Mevcut tablo Türkiye’nin özellikle yüksek enflasyon, yüksek CDS primi, yüksek cari açık ve düşük rezerve sahip olması nedeniyle doğabilecek risklere karşı savunmasını oldukça zorlaştırıyor. Her ne kadar Sayın Nebati başarılı bir sınav verildiğini söylese de büyümeyi canlı tutmak için tüketimi teşvik eden politikalardan vazgeçilmediği sürece, ülkemizdeki ekonomik aktörler ağır bedel ödeyecek. Makroekonomik göstergeler bağlamında yaşanılmakta olan jeopolitik risklere karşı hazır olmadığımız bir dönem içerisinde iken bu süreci yaşıyor olmak sorunların daha da büyümesine yol açacak.

Nitekim büyüme yüzde 11 olarak açıklanmasına rağmen halkın bu büyümenin cebindeki paraya ve harcamalarına yansımadığını dillendirmesi en çarpıcı örnek.
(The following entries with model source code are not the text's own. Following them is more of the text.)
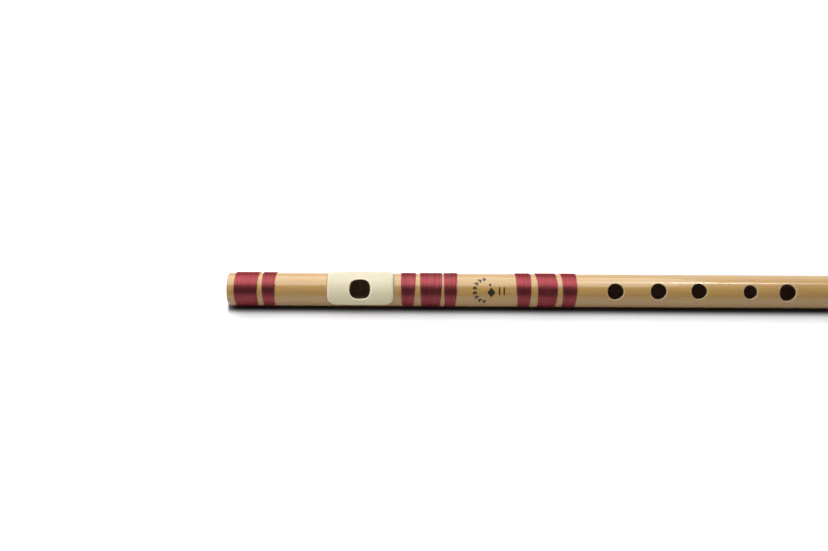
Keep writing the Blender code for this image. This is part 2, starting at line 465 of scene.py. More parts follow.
@dataclass(frozen=True)
class ShadedHoleWall(UnlacqueredPvc):
    """The walls of the holes, a near-black brown that paints the shade inside them."""

    name: str = "painted_shade_hole_wall"
    # Near-black: painted shade on the hole walls.
    ground_brown: str = "3A2A1E"
    patch_brown: str = "5A4534"


@dataclass(frozen=True)
class PolishedIvoryResin(Finish):
    """Cast ivory-coloured resin, filed to shape and buffed.

    It gives a creamy, slightly see-through body with soft clouds and a soft gloss. It is paler round the
    embouchure and towards the side that faces down: partly lip wear, partly painted light, a bright rim
    round the hole and a lift against the shade low on the plate.
    """

    name: str = "buffed_ivory_resin"
    cream: str = "DDD9C8"
    straw: str = "D9D1B7"
    pale_and_lit: str = "FEF3D5"
    pale_and_lit_share: float = 0.95
    cloud: float = 7 * MM
    cloud_span: Point = (0.35, 0.7)
    buffing: float = 0.6 * MM
    buffing_depth: float = 0.01 * MM
    gloss: Point = (0.34, 0.46)

    def inputs(self, tree: Tree, place: Socket) -> dict[str, Any]:
        """Builds the pattern and returns what feeds the surface, by input."""
        clouds, _ = self.drift(tree, place, self.cloud, span=self.cloud_span)
        # The paling: partly lip wear, partly painted light on the rim and the lower side.
        worn = add_node(tree, "ShaderNodeAttribute", attribute_name="worn").outputs["Fac"]
        pale_and_lit = add_node(tree, "ShaderNodeMath", {0: worn, 1: self.pale_and_lit_share}, operation="MULTIPLY")
        rough, buffing = self.drift(tree, place, self.buffing, self.gloss, detail=4.0)
        height = {"Height": buffing, "Distance": self.buffing_depth, "Strength": 0.35}
        return {
            "Base Color": self.layered(tree, self.cream, (clouds, self.straw), (pale_and_lit, self.pale_and_lit)),
            "Diffuse Roughness": 0.6,
            "Roughness": rough,
            "Normal": add_node(tree, "ShaderNodeBump", height),
            "IOR": 1.5,
            "Subsurface Weight": 0.3,
            "Subsurface Radius": (1.0, 0.9, 0.75),
            "Subsurface Scale": 1.5 * MM,
            "Specular IOR Level": 0.25,
        }


@dataclass(frozen=True)
class PaintedPlateShade(Finish):
    """Contact glue, squeezed out round the lip plate and wiped along it with a fingertip.

    A hairline of dull amber brown on the pipe round the lip plate: painted shade where the plate
    meets the pipe.

    It is thick and thin by turns.
    """

    name: str = "painted_plate_edge_shade"
    amber: str = "8F6C3E"
    thin: str = "A98550"
    shade_streak: float = 1.2 * MM
    dullness: Point = (0.4, 0.6)

    def inputs(self, tree: Tree, place: Socket) -> dict[str, Any]:
        """Builds the pattern and returns what feeds the surface, by input."""
        rough, shade_streaks = self.drift(tree, place, self.shade_streak, self.dullness)
        return {"Base Color": self.layered(tree, self.amber, (shade_streaks, self.thin)), "Roughness": rough}


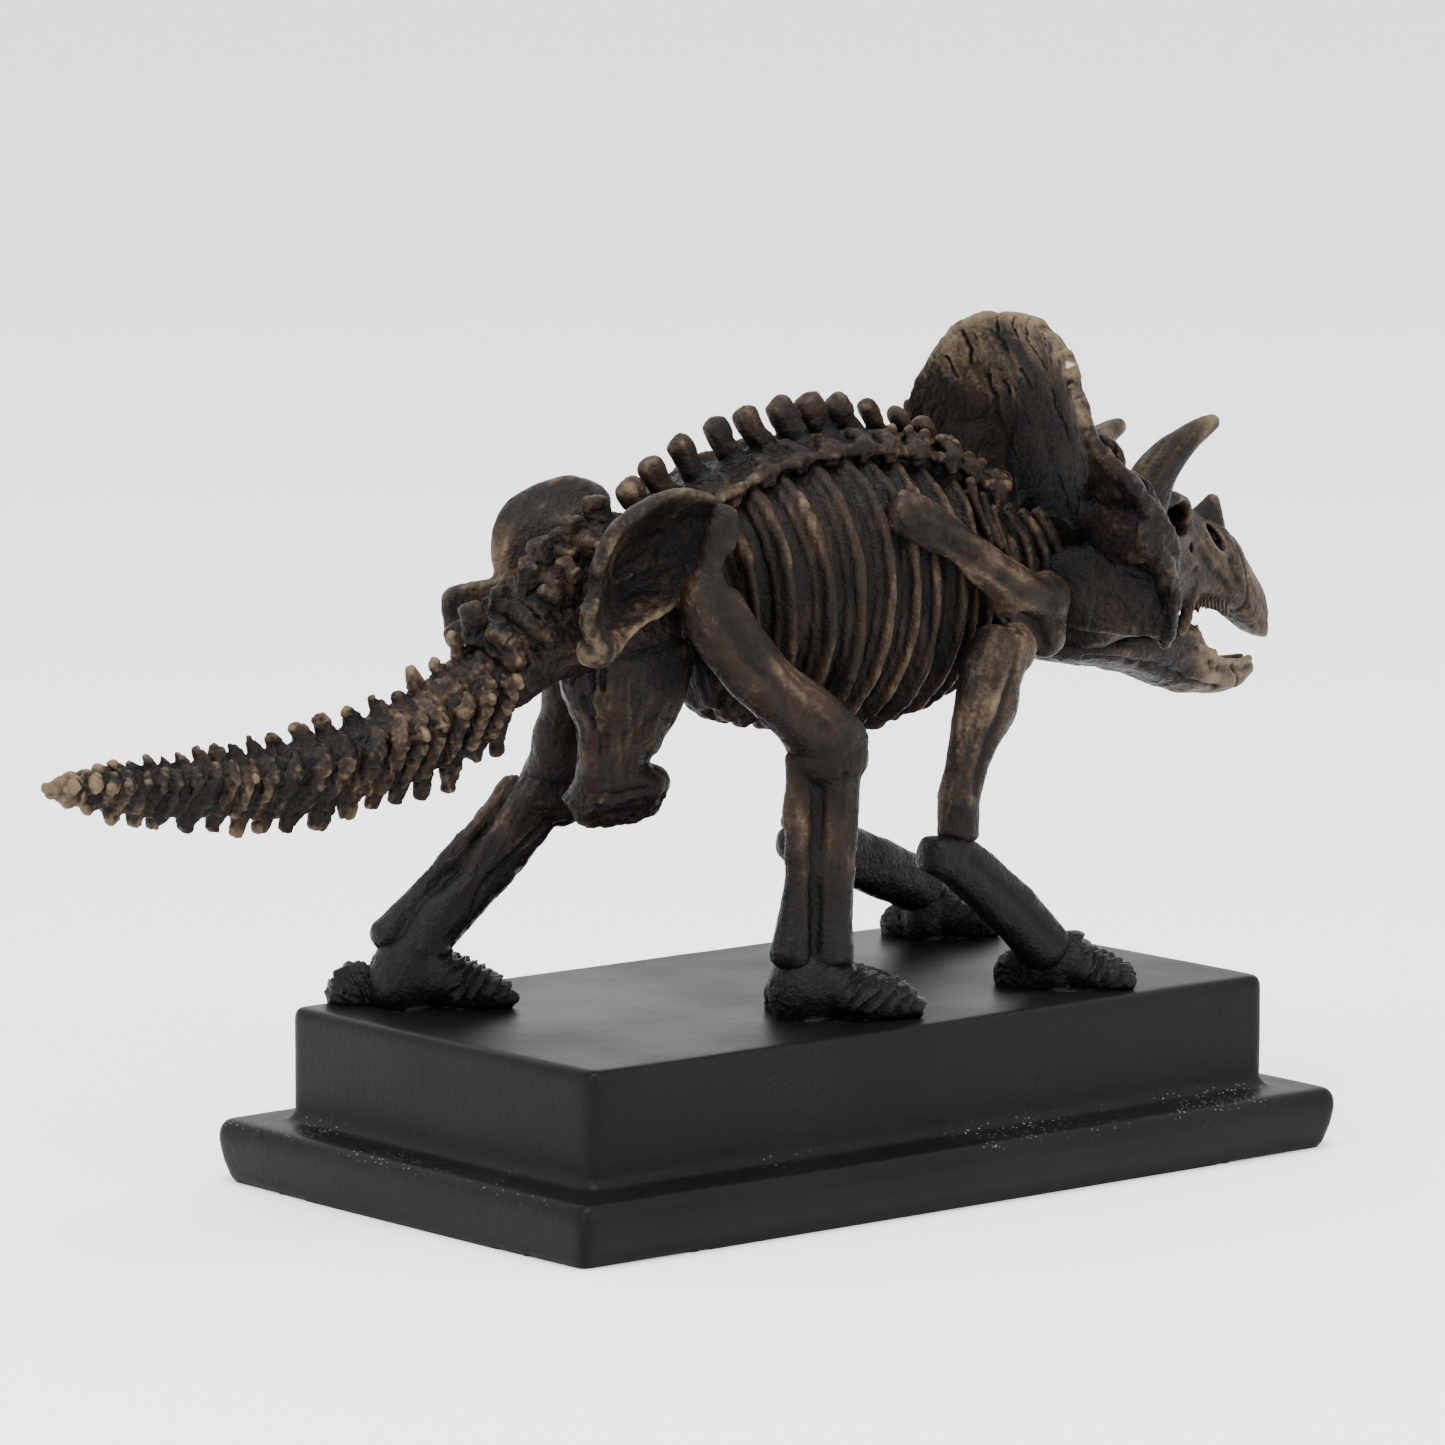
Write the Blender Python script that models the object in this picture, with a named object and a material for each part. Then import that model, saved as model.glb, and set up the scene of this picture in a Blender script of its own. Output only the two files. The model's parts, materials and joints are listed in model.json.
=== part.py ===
"""Cast resin desk statue of a triceratops skeleton walking on a two-step plinth.

Metres, +Z up. The origin is the middle of the plinth's underside, +X points to the beak and
+Y to the animal's left. Tables of stations are in millimetres and are scaled by MM when a mesh
is made. One body is made for each bone group, and the statue is divided where a person would
name its parts, with a gap of GAP between bodies that meet.
"""

import math

import bmesh
import bpy
import numpy as np
from mathutils import Matrix, Vector

MM = 0.001
GAP = 0.33
RIGHT = -1
LEFT = 1
SIDES = {RIGHT: "right", LEFT: "left"}

# Plinth: a moulded lower step with bowed sides, and a block on it.
STEP_LENGTH = 161.2
STEP_WIDTH = 97.0
STEP_TOP = 10.4
BLOCK_LENGTH = 143.6
BLOCK_WIDTH = 78.7
BLOCK_TOP = 29.1
SIDE_BOW = 0.6
CORNER_RADIUS = 1.6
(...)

Büyümeye rağmen reel gelirlerdeki azalmanın nedeni elbette ki yüksek enflasyon. Her ne kadar resmi rakamlara göre yıllık olarak TÜFE yüzde 54,44, ÜFE yüzde 105,01 çekirdek enflasyon ise yüzde 44,05 olarak açıklansa da ekonomik aktörler harcamalarını yaptıkları kalemler bağlamında bunu çok daha yüksek hissediyor. Pazar ve marketlerdeki fiyatlar, otomobillere alınan benzin, elektrik ve doğalgaz faturalarındaki artış ceplerden çıkan parayı çoğaltıyor. Yani yoksullaştıran bir büyüme söz konusu.
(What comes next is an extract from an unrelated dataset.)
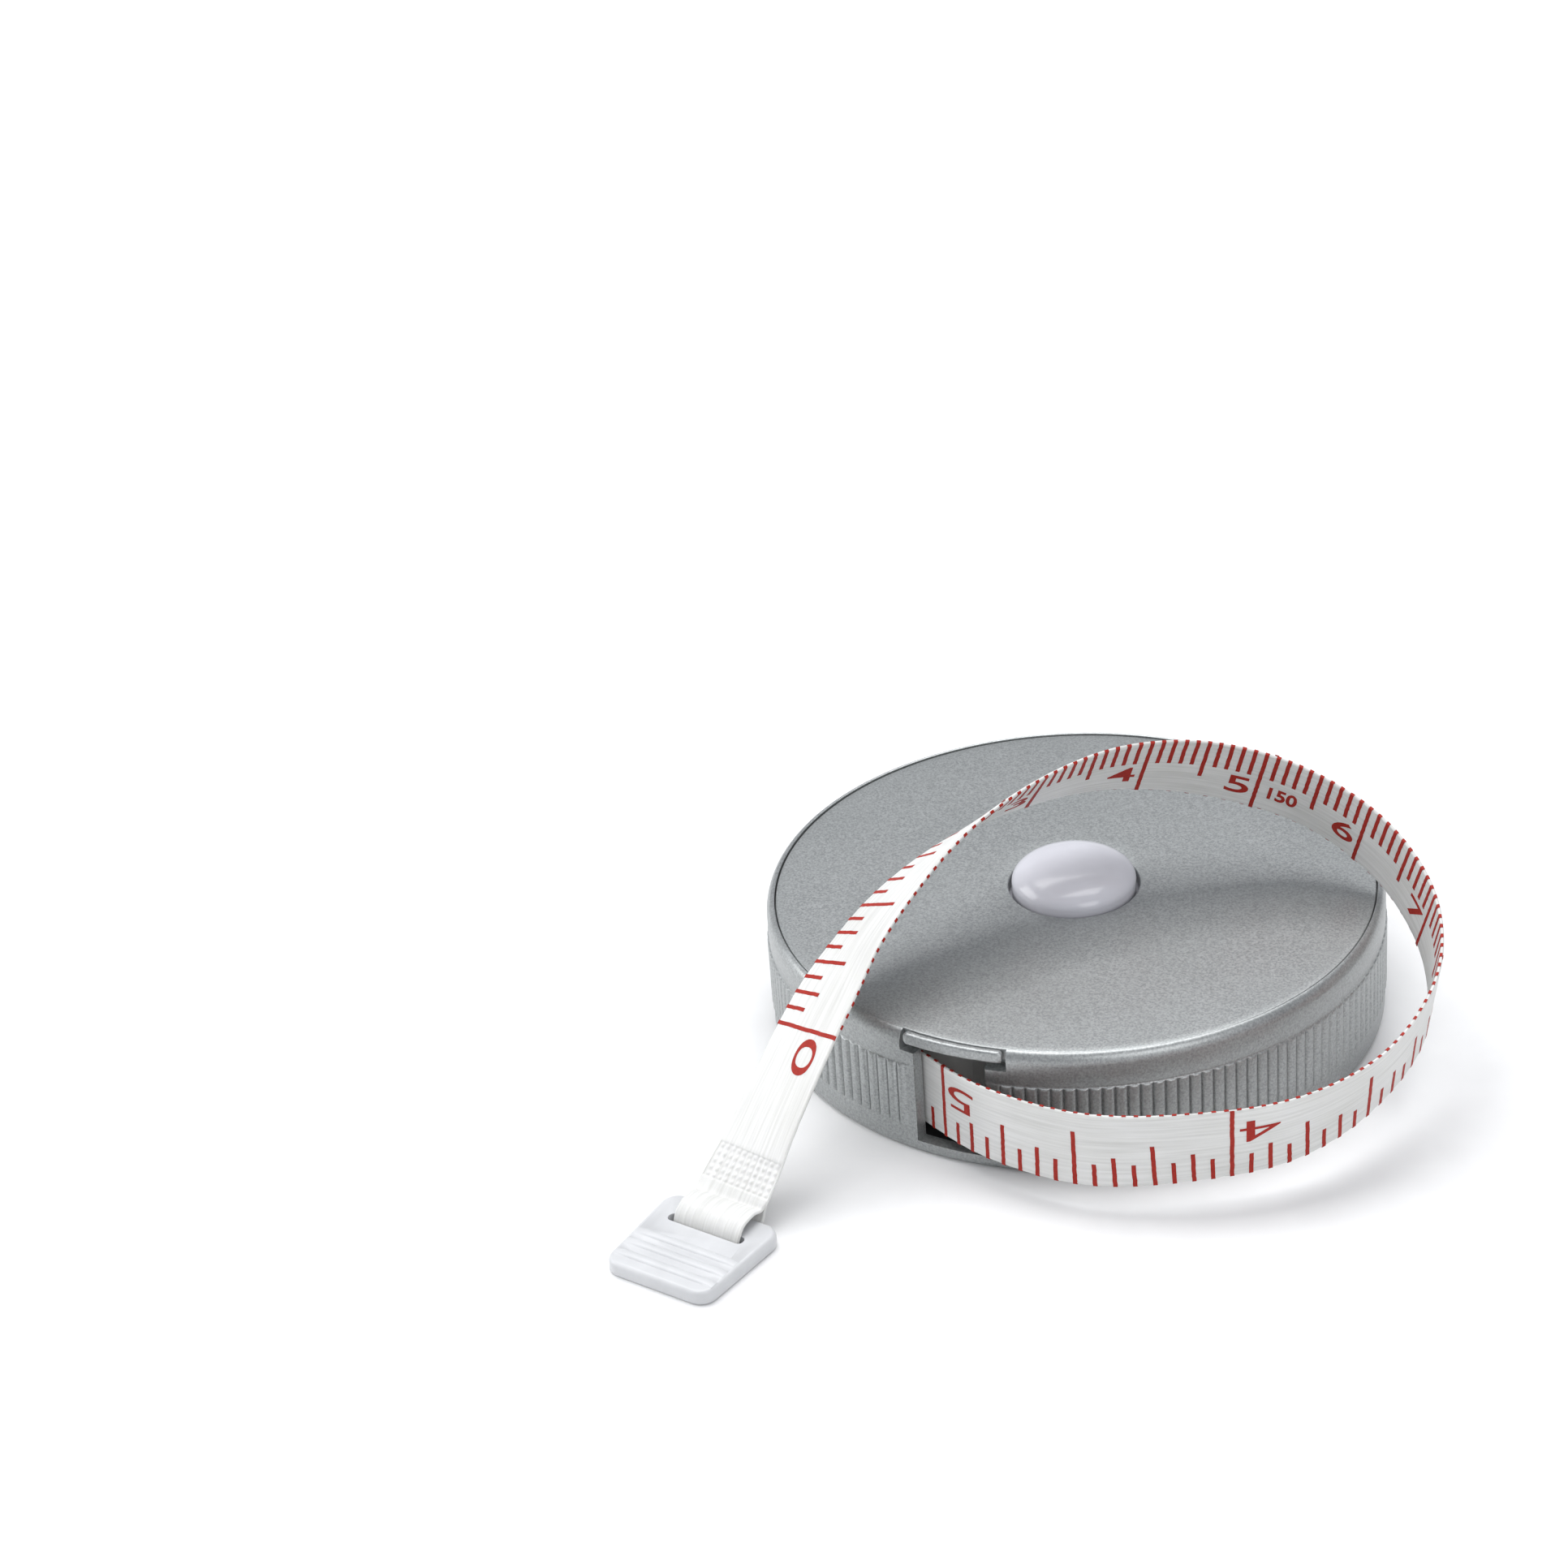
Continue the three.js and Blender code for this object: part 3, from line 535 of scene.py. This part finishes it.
def arc(centre_r, centre_z, radius_r, radius_z, start, end, steps):
    """Points on a quarter-round or any other arc of the outline, as radius and height."""
    turns = [math.radians(start + (end - start) * k / steps) for k in range(steps + 1)]
    return [(centre_r + radius_r * math.cos(t), centre_z + radius_z * math.sin(t)) for t in turns]


def rib_height(angle, z):
    """How far the wall stands off the smooth band: up on a rib's back, down in a groove."""
    near_mouth = min(abs(angle - MOUTH[0]), abs(angle - MOUTH[1]), abs(angle - (MOUTH[0] + MOUTH[1]) / 2))
    fade = smooth(near_mouth, RIB_FREE * 0.55, RIB_FREE)
    share = (angle * RIBS / (2 * math.pi)) % 1
    back = 1 - abs(2 * share - 1) ** 3.6
    end = min(z - RIB_FROM, RIB_TO - z)
    if end <= 0:
        return 0.0
    ramp = math.sqrt(1 - (1 - min(end / RIB_END, 1)) ** 2)
    return float(fade) * ramp * ((CASE_RADIUS - BAND_RADIUS + GROOVE_DEPTH) * back - GROOVE_DEPTH)


rib_levels = [RIB_FROM - 0.02 * MM] + [RIB_FROM + RIB_END * k for k in (0.0, 0.04, 0.15, 0.35, 0.65, 1.0)]
rib_levels += [4.5 * MM, 6.5 * MM] + [RIB_TO - RIB_END * k for k in (1.0, 0.65, 0.35, 0.15, 0.04, 0.0)]
outline = [(0.0, 0.0), (FLOOR_RING, 0.0)]
outline += arc(BAND_RADIUS - FOOT_ROUND, FOOT_ROUND, FOOT_ROUND, FOOT_ROUND, -90, 0, 7)
outline += [(BAND_RADIUS, z) for z in rib_levels]
outline += [(BAND_RADIUS - LINE_DEPTH, RIB_TO + 0.1 * MM), (BAND_RADIUS - LINE_DEPTH, RIB_TO + 0.2 * MM)]
outline += [(BAND_RADIUS, RIB_TO + 0.32 * MM), (BAND_RADIUS, BAND_TOP)]
outline += arc(SEAT_RADIUS, CASE_HEIGHT - RIM_ROUND, BAND_RADIUS - SEAT_RADIUS, RIM_ROUND, 0, 82, 9)
outline += [(SEAT_RADIUS, CASE_HEIGHT - 0.06 * MM), (SEAT_RADIUS, SEAT_HEIGHT), (INNER_RADIUS, SEAT_HEIGHT)]
outline += [(INNER_RADIUS, FLOOR), (FLOOR_RING, FLOOR), (0.0, FLOOR)]


def revolve(outline, columns, radius=lambda r, z, angle: r):
    """A body turned about the case's axis; an outline that starts and ends on the axis is closed there."""
    vertices, faces = [], []
    inner = outline[1:-1] if outline[0][0] == 0 else outline
    for c in range(columns):
        angle = 2 * math.pi * c / columns
        for r, z in inner:
            at = radius(r, z, angle)
            vertices.append((at * math.cos(angle), at * math.sin(angle), z))
    n = len(inner)
    closed = outline[0][0] != 0
    for c in range(columns):
        d = (c + 1) % columns
        for i in range(n if closed else n - 1):
            j = (i + 1) % n
            faces.append((c * n + i, d * n + i, d * n + j, c * n + j))
    if not closed:
        for i, z in ((0, outline[0][1]), (n - 1, outline[-1][1])):
            vertices.append((0, 0, z))
            middle = len(vertices) - 1
            faces += [(middle, ((c + 1) % columns) * n + i, c * n + i) for c in range(columns)]
    return vertices, faces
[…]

Öte yandan eylül ayından beri uygulanmakta olan denemenin ağır bedeli yüksek enflasyon olarak ödeniyor. Diğer ülkelerde yüzde 7-8 arasında gerçekleşen yıllık enflasyon önemli bir sorun olarak görülürken, ülkemizde yüksek enflasyonun göz ardı edilmesi ve çözümünün ötelenmesi sorunun büyümesine yol açıyor. Bu bağlamda politika değişikliğine yönelik herhangi bir adım atılmadığı sürece mevcut eğilim devam edecek. Bu durum savaş ortamı ile birleşince haliyle enflasyon beklentisi kırılamıyor ve tüketimin öne çekilmesine yol açarak enflasyonu daha da körükleyici oluyor. Nitekim bir haftadır market alışverişlerinde adeta izdiham yaşanması ve rafların boşaltılması bu gerçeği ortaya koydu.

Ayrıca ekonomiye olan güven algısının azalması ve enflasyon beklentisinin kırılamaması dövize olan talebi de artırarak ekonomi yönetiminin beklediği “liralaşma” eğilimini de zayıflatıyor. Her ne kadar kur korumalı mevduatla (KKM) liralaşma sağlanmaya çalışılsa da vazgeçilen vergilerin etkisi ile talebin daha çok şirketlerden geldiği görüldü. Bununla da yetinilmedi, küresel piyasalardaki baskılardan dolayı vade sonunda dövize olan yönelimi engellemek ve kur ataklarını önlemek için KKM’de vadesi gelen mevduatlara yenileme imkânı getirildi. Çünkü artık kur ataklarının Hazine kaynakları ile karşılamasının da sınırlı kalacağı görülüyor. 22 Aralık’tan beri doların TL karşısında yüzde 27 değer kazandığı ve mart sonuna kadar bu değerlenmenin devam edeceği göz önüne alındığında Hazine’ye oldukça fazla bir yük geleceği çok açık.

Bu bağlamda dünyada pek çok ülkede politika faizinde artış yönünde kararlar alınırken ülkemizde tam tersi bir uygulamaya gidilerek diğer MB’lerden negatif ayrışmanın yaşanması Türkiye’nin enflasyon döngüsünden çıkmasını zorlaştırmakta. Elbette ki ÜFE artışında dış faktörler belirleyici ve bunları kontrol etmek güç. Ancak TÜFE için de aynı gerekçeye sığınmak, bir de buna savaş konjonktürünü mazeret olarak eklemek doğru olmaz. Zira ülkemizde 2018’den beri süregelen birikimli bir enflasyon var. Bu nedenle de enflasyon ateşini geçici önlemlerle söndürme politikasından bir an önce vazgeçilmesi gerekmekte.